Welshman Edward Lhuyd (1660-1709) incorporated O’Clery’s New Glossary into his Irish-English dictionary which was printed at Oxford in 1707.7
Rev Conor O’Begley, with Aodh Buidhe Mac Cuirtin, published an English-Irish dictionary in Paris in 1732. It was printed in Irish type. Poet Tadhg Ó Neachtain (1670-1752) finished his English-Irish dictionary in 1739.
Before the end of the eighteenth century, Dr John O’Brien, Catholic Bishop of Cloyne, had published in Paris Focaloir Gaoidhilge-Sax-Bhéarha or An Irish-English Dictionary (1768). Bishop O’Brien drew on other works including that of Edward Lhuyd.
In 1817, Edward O’Reilly (1765-1830) published in Dublin his dictionary, An Irish-English Dictionary, ‘containing upwards of twenty thousand words that never appeared in any former Irish lexicon’. It included a note about the fate of the work of Neachtain:
There is in the library of Trinity College a large English-Irish Dictionary compiled by Teig O’Neachtain with an intent to publish it. It appears by a memorandum at the end of the work that he spent six years at it and finished it in the year 1739.8
In the footsteps of Edward O’Reilly was Peter O’Connell from Co Clare. He spent much of his life on his dictionary which he completed in 1819. He could not find a publisher for his work and his manuscript was sold after his death in 1826. Eugene O’Curry believed it to be the most comprehensive Irish-English dictionary in existence.9
Thomas De Vere Coneys (1804-1851) compiled Foclóir Gaoidhilge-Sacs-Béarla or An Irish-English Dictionary. It was published in 1849 and Coneys intended it to fill the want of a dictionary for students of the Irish Bible.

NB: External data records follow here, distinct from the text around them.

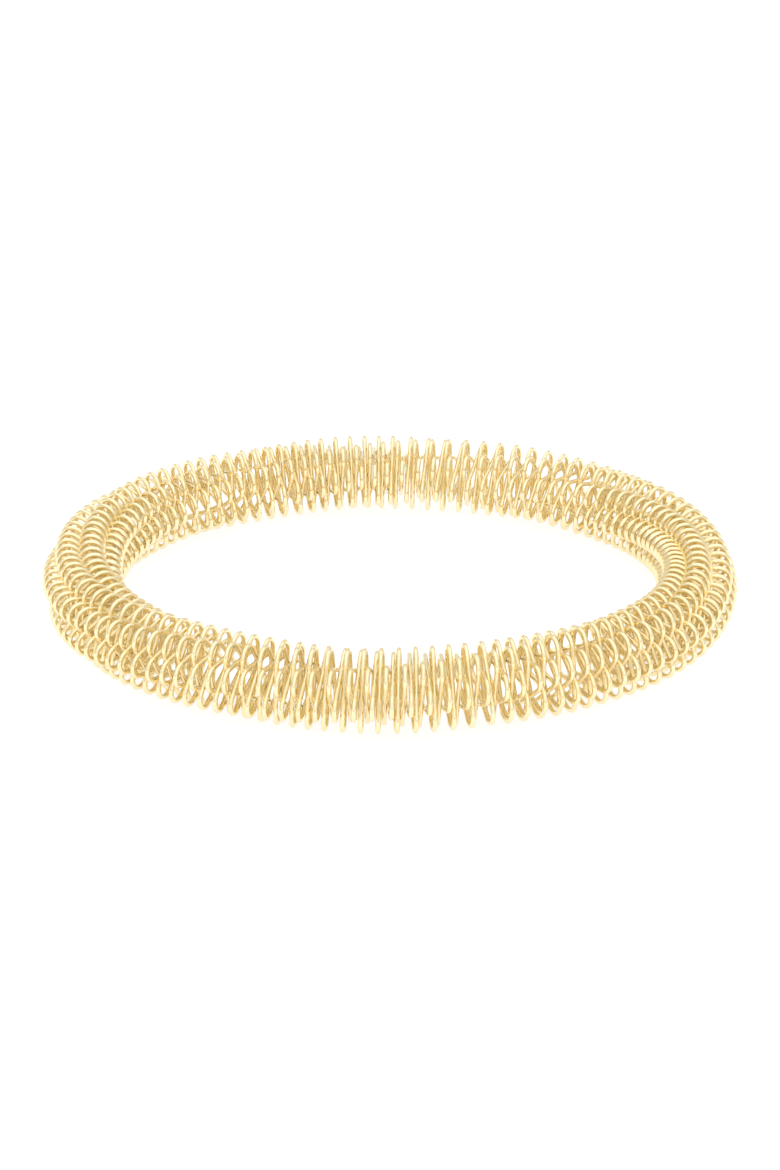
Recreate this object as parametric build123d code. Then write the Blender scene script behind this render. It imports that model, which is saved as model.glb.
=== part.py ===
from build123d import *
import math
import os

# A springy bangle that closes on itself in an oval loop. It is one wire, wound
# into a hollow rope: the wire runs in straight chords from bend to bend round
# the rope, and the bends line up as ridges that twist slowly along the loop.
# The rope is one solid of its true form here: a wall with round ridges outside
# and the chords' hollow core inside, cut through by gaps that are staggered
# from ridge to ridge in the order of the bends.
# Millimetres, +Z up. The bangle lies flat, and the origin is the middle of the
# loop at the level of the surface that it lies on. X is the loop's long way.

# Driving dimensions: the loop
opening_length = 64.0
opening_width = 44.0
end_radius = 21.8          # centre line of the rope at the loop's two ends
rope_diameter = 9.9

# The wire and the star that it is wound in
wire_diameter = 0.58
bend_radius = 1.38         # centre line of the wire in a bend
ridges = 7
ridge_step = 3             # each chord runs to the ridge that lies this far on
ridge_advance = 8          # ridges that the twist gains once round the loop
front_ridge_angle = 1.0    # from outward to up, in the middle of the front
twist_ease = 6.0           # degrees by which the twist lags beside the front

# The gaps
gap_count = 114
gap_length = 3.0           # along the rope
gap_width = 2.0            # across it

# Places along the loop where the wall has a section
end_sections = 6
side_sections = 9

rope_radius = rope_diameter / 2
half_length = opening_length / 2 + rope_radius
half_width = opening_width / 2 + rope_radius

# The centre line is four arcs that meet in one tangent: two ends, two sides
side_radius = ((half_length - end_radius) ** 2 + half_width ** 2 - end_radius ** 2) / (
    2 * (half_width - end_radius))
end_half_angle = math.degrees(math.atan2(side_radius - half_width, half_length - end_radius))
side_half_angle = 90 - end_half_angle
arcs = [
    ((half_length - end_radius, 0), end_radius, 0, end_half_angle, end_sections),
    ((0, half_width - side_radius), side_radius, 90, side_half_angle, side_sections),
    ((end_radius - half_length, 0), end_radius, 180, end_half_angle, end_sections),
    ((0, side_radius - half_width), side_radius, 270, side_half_angle, side_sections),
]
arc_lengths = [math.radians(2 * half_angle) * radius for _, radius, _, half_angle, _ in arcs]
arc_starts = [sum(arc_lengths[:index]) for index in range(len(arcs))]
loop = sum(arc_lengths)

# The star: lobes round the bends outside, and the chords' polygon inside
half_ridge = math.pi / ridges
lobe_radius = bend_radius + wire_diameter / 2
lobe_centre = rope_radius - lobe_radius
valley = lobe_centre * math.cos(half_ridge) + math.sqrt(
    lobe_radius ** 2 - (lobe_centre * math.sin(half_ridge)) ** 2)
chord_half_angle = math.pi / 2 - ridge_step * half_ridge
star_corner = lobe_centre + bend_radius / math.sin(chord_half_angle)
core_radius = star_corner * math.sin(chord_half_angle) - wire_diameter / 2


def twist(along):
    """The turn of the ridges at a length along the loop, in degrees."""
    way_round = 2 * math.pi * (along + arc_lengths[-1] / 2) / loop
    steady = math.degrees(way_round) * ridge_advance / ridges
    return front_ridge_angle + steady - twist_ease * math.sin(way_round)


def section_plane(along):
    """The plane square to the rope: its x points outward and its y up."""
    index = max(index for index, start in enumerate(arc_starts) if start <= along)
    (centre_x, centre_y), radius, middle, half_angle, _ = arcs[index]
    share = (along - arc_starts[index]) / arc_lengths[index]
    bearing = math.radians(middle + half_angle * (2 * share - 1))
    outward = (math.cos(bearing), math.sin(bearing))
    return Plane(
        origin=(centre_x + radius * outward[0], centre_y + radius * outward[1], rope_radius),
        x_dir=(outward[0], outward[1], 0),
        z_dir=(outward[1], -outward[0], 0),
    )


def polar(radius, angle):
    return (radius * math.cos(angle), radius * math.sin(angle))


def ridged_outline(turn):
    """The rope's outside: one round lobe for each ridge."""
    start = math.radians(turn)
    lobes = []
    for ridge in range(ridges):
        angle = start + 2 * half_ridge * ridge
        lobes.append(ThreePointArc(
            polar(valley, angle - half_ridge),
            polar(rope_radius, angle),
            polar(valley, angle + half_ridge),
        ))
    return Wire(lobes)


def core_outline(turn):
    """The hollow core: a polygon whose corners lie under the ridges."""
    start = math.radians(turn)
    corner = core_radius / math.cos(half_ridge)
    corners = [polar(corner, start + 2 * half_ridge * ridge) for ridge in range(ridges)]
    return Wire.make_polygon(corners, close=True)


def lofted(outline, start, length, sections):
    """A twisted bar with the given outline along one arc of the loop."""
    places = [start + length * section / (sections - 1) for section in range(sections)]
    wires = [section_plane(place) * outline(twist(place)) for place in places]
    return Solid.make_loft(wires, ruled=False)


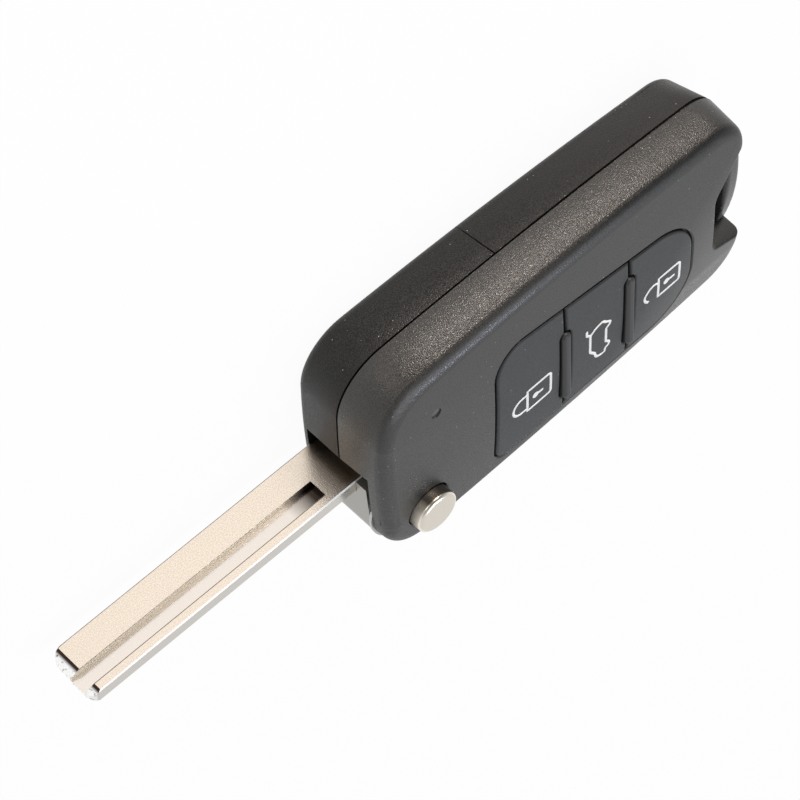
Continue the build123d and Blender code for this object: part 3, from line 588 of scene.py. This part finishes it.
foot = bpy.data.meshes.new("coil_foot")
foot.from_pydata([(pivot_x * MM, pivot_y * MM, coil_foot * MM)], [], [])
coil = grow(foot, "flip_coil", coil_tree, {
    "Material": steel, "Mean Radius": 2.9 * MM, "Rise": 5.0 * MM, "Turns": 5.0, "Wire Radius": 0.275 * MM})
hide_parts("flip_spring")
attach(coil, "blade_unit")
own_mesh(coil)

# Table: a wide sheet of matte white paper that the part lies on. It is set just under the part,
# so that the two faces don't flicker, and it carries the soft shadow.

sheet_half = 3.0
under_part = 0.05 * MM
seen_glow = 0.95
mirrored_glow = 0.82

# To the eye, and a little less to the metal, it glows as overlit paper does, and only a trace of
# the part's shadow is left. For all other light it is plain paper.
floor_paper, tree, place = start_material("floor_white_paper")
ray = add(tree, "ShaderNodeLightPath").outputs
to_eye = add(tree, "ShaderNodeMath", {0: ray["Is Camera Ray"], 1: seen_glow}, operation="MULTIPLY")
to_gloss = add(tree, "ShaderNodeMath", {0: ray["Is Glossy Ray"], 1: mirrored_glow}, operation="MULTIPLY")
share = add(tree, "ShaderNodeMath", {0: to_eye, 1: to_gloss}, operation="MAXIMUM")
paper = add(tree, "ShaderNodeBsdfDiffuse", {"Color": linear("e8e8e8")})
glow = add(tree, "ShaderNodeEmission", {"Color": linear("ffffff"), "Strength": 1.0})
both = add(tree, "ShaderNodeMixShader", {0: share, 1: paper, 2: glow})
add(tree, "ShaderNodeOutputMaterial", {"Surface": both})

sheet = bpy.data.meshes.new("floor")
corners = [(x * sheet_half, y * sheet_half, -under_part) for x, y in ((-1, -1), (1, -1), (1, 1), (-1, 1))]
sheet.from_pydata(corners, [], [(0, 1, 2, 3)])
sheet.materials.append(floor_paper)
floor = bpy.data.objects.new("floor", sheet)
bpy.context.scene.collection.objects.link(floor)

# Light: a white tent, darker overhead and towards the near side, and four soft panels. One
# lights the near side of the case, one the blade, one the round upper edge, and one the face.

world = bpy.data.worlds.new("studio")
bpy.context.scene.world = world
world.use_nodes = True
tent = world.node_tree
tent.nodes.clear()
way = add(tent, "ShaderNodeTexCoord").outputs["Generated"]
towards = add(tent, "ShaderNodeSeparateXYZ", {"Vector": way}).outputs
overhead = add(tent, "ShaderNodeMapRange", {"Value": towards["Z"], "From Min": 0.0, "From Max": 0.42,
                                            "To Min": 1.0, "To Max": 0.74})
near_side = add(tent, "ShaderNodeMapRange", {"Value": towards["Y"], "From Min": -0.8, "From Max": 0.2,
                                             "To Min": 0.22, "To Max": 1.05})
strength = add(tent, "ShaderNodeMath", {0: overhead, 1: near_side}, operation="MULTIPLY")
light = add(tent, "ShaderNodeBackground", {"Color": linear("ffffff"), "Strength": strength})
add(tent, "ShaderNodeOutputWorld", {"Surface": light})


def soft_panel(name, place, aim, size, watts, colour):
    """A panel of light of a width and a height that looks at a point, in metres."""
    data = bpy.data.lights.new(name, "AREA")
    data.shape = "RECTANGLE"
    data.size, data.size_y = size
    data.energy = watts
    data.color = linear(colour)[:3]
    made = bpy.data.objects.new(name, data)
    made.location = place
    made.rotation_euler = (Vector(aim) - Vector(place)).to_track_quat("-Z", "Y").to_euler()
    bpy.context.scene.collection.objects.link(made)


soft_panel("key_front", place=(-0.08, -0.25, 0.042), aim=(0.0, -0.02, 0.012), size=(0.05, 0.03),
           watts=0.48, colour="fff2e8")
soft_panel("blade_side", place=(0.6, -0.8, 0.1), aim=(0.03, 0, 0.01), size=(0.4, 0.18),
           watts=1.6, colour="fff6ea")
soft_panel("edge", place=(-0.107, 0.112, 0.318), aim=(0.014, -0.018, 0.0155), size=(0.06, 0.03),
           watts=0.105, colour="dfeaff")
soft_panel("over", place=(-0.1, 0.1, 1.2), aim=(0.0, 0, 0.0), size=(0.8, 0.8),
           watts=4.75, colour="f4f7ff")

# Camera: a long lens that looks down on the near side from beyond the blade's tip, turned so
# that the blade comes down to the left. Its lens, place and turn come from a fit to the photo.

eye = bpy.data.cameras.new("camera")
eye.lens = 159.25
eye.sensor_width = 36.0
eye.clip_start = 0.01
eye.clip_end = 10.0
camera = bpy.data.objects.new("camera", eye)
right = (-0.7285, 0.0434, 0.6836)
up = (-0.5919, -0.5423, -0.5963)
back = (0.3448, -0.8391, 0.4208)
turned = Matrix((right, up, back)).transposed().to_4x4()
camera.matrix_world = Matrix.Translation((0.18706, -0.39898, 0.20666)) @ turned
bpy.context.scene.collection.objects.link(camera)
bpy.context.scene.camera = camera
bpy.context.scene.view_settings.view_transform = "Standard"
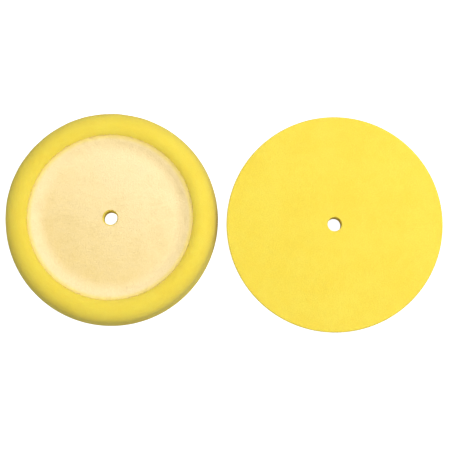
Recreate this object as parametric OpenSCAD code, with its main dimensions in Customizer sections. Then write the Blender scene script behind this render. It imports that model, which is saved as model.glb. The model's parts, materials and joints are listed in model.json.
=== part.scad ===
// A pair of foam polishing pads for a rotary polisher, lying side by side on a flat surface.
// One lies with its dished back up, and the other is turned over, with its flat working face up.
// Each pad is a disc of foam with a dished back, a film of adhesive in the dish, and a disc of
// loop fabric on the film, which grips the hooked face of the polisher's backing plate.
// Millimetres, Z up. The origin is the middle of the pair, on the surface that they lie on.

/* [Foam disc] */
// Diameter of a pad across its rim
pad_d = 203; // [170:1:245]
// Height of a pad, from its working face to the crest of its rim
pad_h = 32; // [27:0.5:38]
// Thickness of the foam between the working face and the floor of the dish
floor_t = 20; // [15:0.5:24]
// Rounding of the edge round the working face
face_edge_r = 1.5; // [0.5:0.25:4]
// Diameter of the centring hole through the foam
hole_d = 13; // [8:0.5:20]

/* [Rim and dish] */
// Radius of the outer side of the rim, which is rolled over
roll_r = 13; // [9:0.5:18]
// How much the pad's side draws in between the working face and the rim
side_taper = 2.2; // [0:0.2:5]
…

The list is long – goes on, and will continue to do so. The well researched guide to Irish lexicography, Foclóirí & Foclóirithe na Gaeilge (2008) by Liam Mac Amhlaigh provides further reference to the subject.
1 IE MOD/30. 2 In 1920, the Irish Texts Society sought £1,500 by subscription to complete the work of reproducing the dictionary, which was finally published in 1927 and described as the crowning work of Dinneen’s life. 3 A biographical sketch of Father Dinneen is included in The Enchanted Well An Tobar Draoidheachta A Drama in One Act (2018) reproduced by Janet Murphy and translated by Seán Ó Luanaigh. 4 It is not clear if Lane was a Kerry or Limerick man. The census of 1901, in which Lane is listed with the family of his sister Bridget Harnett and her husband William in Abbeyfeale town, indicates that he was born in Co Kerry. The later census (1911) records him living with relations, the O’Kelly family, and suggests he was born in Limerick. Further reference, The West Limerick Man Who Wrote a Dictionary: T O’Neill Lane (2015) by Seaghan Mac an tSionnaigh. 5 King was born at Groin, in the parish of Aghadoe, on 11 February 1868. See biographical article ‘Kerry’s Forgotten Historian – Jeremiah King’ by Edmund Moriarty, O’Donohoe Collection Reference IE MOD/42/42.2. 6 ‘Romance of the Irish Dictionary’ by Daniel Corkery, Irish Independent, 12 April 1920. 7 Archæologia Britannica: an Account of the Languages, Histories, and Customs of Great Britain, from collections and observations in Travels through Wales, Cornwall, Bas-Bretagne, Ireland, and Scotland (1707). ‘Lhuyd circulated in Ireland and Scotland some separate copies of his Irish-English dictionary from his ‘Archæologia Britannica,’ in order to obtain corrections’ (Dictionary of National Biography 1885-1900, Vol 33, ‘Edward Lhuyd by Daniel Lleufer Thomas’). 8 The work was republished by James Duffy in 1864 with a supplement of 6,000 words taken by Dr O’Donovan from the Brehon Laws. 9 Father Jarlath Prendergast from Kilrush, Co Clare, was related to Peter O’Connell. Their relationship is explored in Muckross Abbey A History (2018) by Father Jarlath Prendergast, edited by Janet Murphy.